The giant space rock, named 2004 MN4, was said on Dec. 23 to have an outside shot at hitting the planet on April 13, 2029. The odds climbed as high as 1-in-37, or 2.7 percent, on Monday, Dec. 27.

"An Earth impact on April 13, 2029 can now be ruled out," read a statement issued Monday evening by asteroid experts Don Yeomans, Steve Chesley and Paul Chodas at NASA's Jet Propulsion Laboratory.

"Past observations can greatly extend the time baseline and strongly influence knowledge of the orbit," Chapman told SPACE.com. "At some level, we are 'lucky' that these earlier sightings were made since 2004 MN4 is usually too faint to be detected by near-Earth-object search telescopes."

The difficulty in predicting a precise path earlier in the game owes to knowing only a small section of an asteroid's orbit around the Sun.
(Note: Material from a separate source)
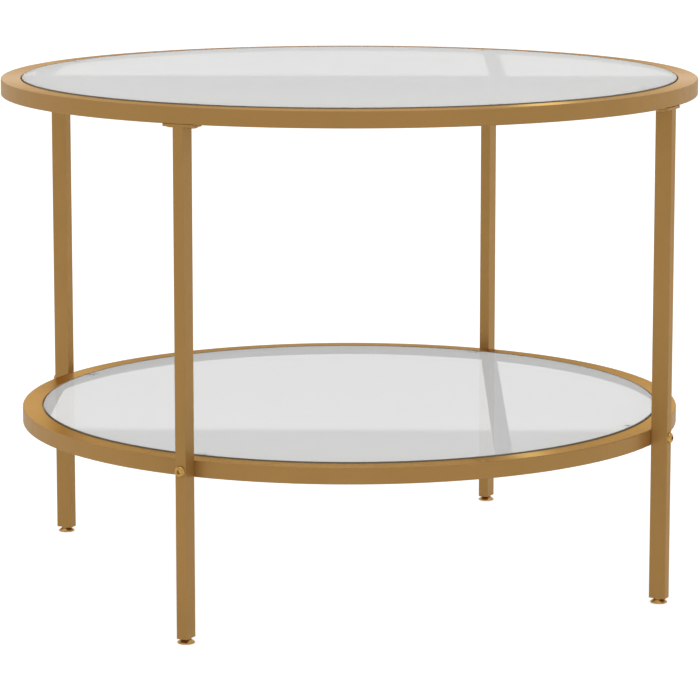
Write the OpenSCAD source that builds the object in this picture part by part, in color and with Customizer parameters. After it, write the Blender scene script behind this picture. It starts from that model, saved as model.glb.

New observations -- or old ones -- make the known path longer and allow a better prediction of the full path, as well as where an asteroid will be years from now.

Scientists cannot say that the asteroid will never hit Earth, but there are no serious threats in the foreseeable future. "No subsequent Earth encounters in the 21st century are of any concern," the NASA statement read.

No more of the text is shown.